Starting next semester, students at North Carolina State University who wish to pursue the former Africana studies or women’s and gender studies majors will instead work toward a degree in Interdisciplinary Studies, where the two old majors will now be concentration options.

While this is preferable to these courses of study being eliminated altogether, it is worrying that students dedicated to studying diversity will have less visibility and institutional distinction when more is clearly needed. The absorption of these two areas of study could very well discourage students from exploring them.

Jeff Braden, Dean of N.C. State’s College of Humanities and Social Sciences, told N.C. State’s student newspaper, The Technician, that consolidation was meant to shield the disciplines from the UNC Board of Governors, which recently shut down three academic centers across the system.

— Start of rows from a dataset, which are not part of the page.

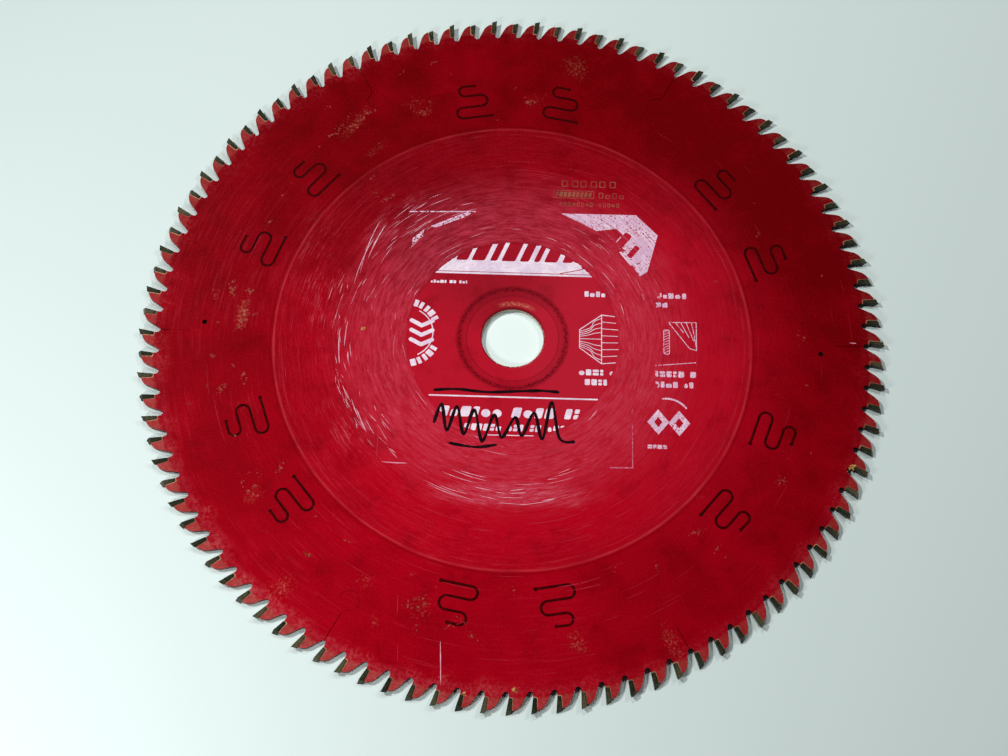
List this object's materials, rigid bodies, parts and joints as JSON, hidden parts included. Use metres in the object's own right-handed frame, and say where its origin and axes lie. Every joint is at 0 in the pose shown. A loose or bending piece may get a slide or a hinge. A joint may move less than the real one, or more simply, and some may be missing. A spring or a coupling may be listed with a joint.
{
  "type": "circular saw blade",
  "caption": "Flat circular saw blade with carbide teeth of alternating bevel, wavy vents, expansion cuts and a central arbor bore, worn red coating.",
  "frame": {"origin": "centre of the arbor bore, halfway through the plate", "axes": "+Z is the arbor axis and points up out of the printed face, the face seen in the picture; the blade lies flat and cuts clockwise seen from +Z; +Y points midway between two paired vents, away from the picture's viewer"},
  "size_m": [0.3048, 0.3048, 0.0024],
  "materials": {
    "coated_steel": "smooth satin red coating on tool steel, scuffed in circles around the arbor, with wood resin near the teeth",
    "carbide": "ground tungsten carbide, dark grey with olive resin stain",
    "braze": "dull copper and silver brazing metal"
  },
  "bodies": {
    "root": {"saw_plate": "coated_steel", "carbide_tips_1_right": "carbide", "carbide_tips_1_left": "carbide", "carbide_tips_2_right": "carbide", "carbide_tips_2_left": "carbide", "carbide_tips_3_right": "carbide", "carbide_tips_3_left": "carbide", "carbide_tips_4_right": "carbide", "carbide_tips_4_left": "carbide", "carbide_tips_5_right": "carbide", "carbide_tips_5_left": "carbide", "carbide_tips_6_right": "carbide", "carbide_tips_6_left": "carbide", "braze_joints_1_right": "braze", "braze_joints_1_left": "braze", "braze_joints_2_right": "braze", "braze_joints_2_left": "braze", "braze_joints_3_right": "braze", "braze_joints_3_left": "braze", "braze_joints_4_right": "braze", "braze_joints_4_left": "braze", "braze_joints_5_right": "braze", "braze_joints_5_left": "braze", "braze_joints_6_right": "braze", "braze_joints_6_left": "braze"}
  },
  "joints": []
}
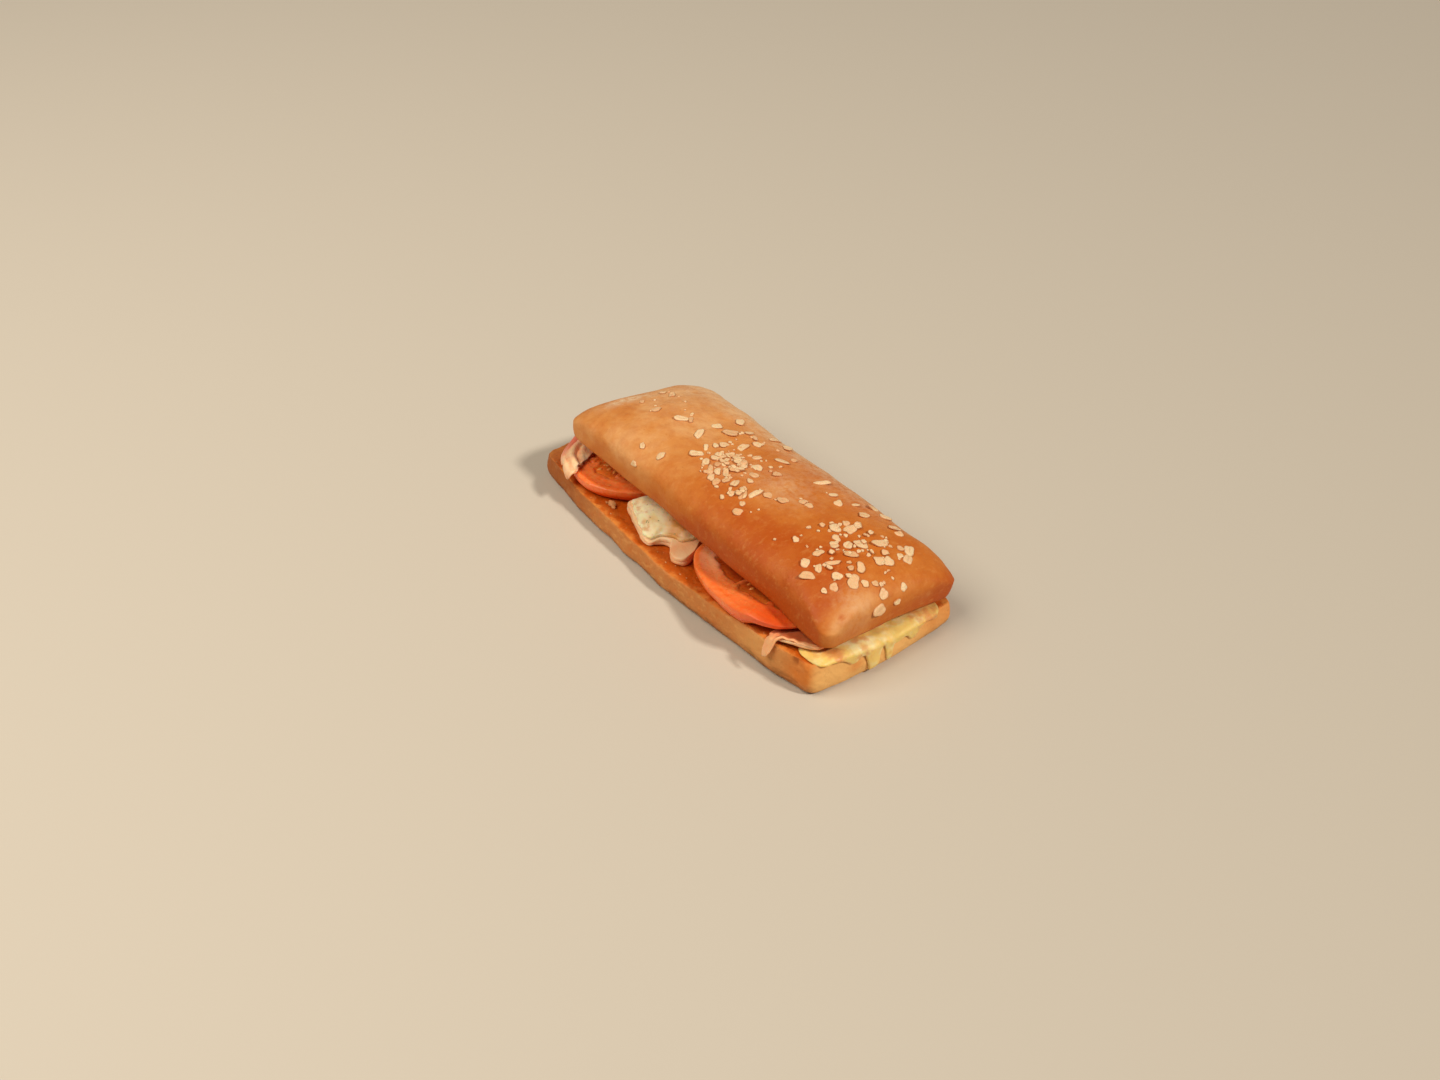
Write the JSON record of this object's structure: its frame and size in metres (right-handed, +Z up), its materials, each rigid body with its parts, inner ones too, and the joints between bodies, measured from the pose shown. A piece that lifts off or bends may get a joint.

According to The Technician, additional factors prompted the decision, including low enrollments totaling only 44 graduates in Africana Studies over the past 8 years and the fact that the school’s only full-time professor in that department is moving toward retirement.

The implications of this decision, as well as its apparent motivation, are cause for concern. If system universities aren’t willing to fight for these types of programs out of fear of the Board of Governors, how many more centers and majors could be lost?

It would be prudent for other schools with similar programs to proactively consider solutions that will prevent further consolidations or even shutdowns.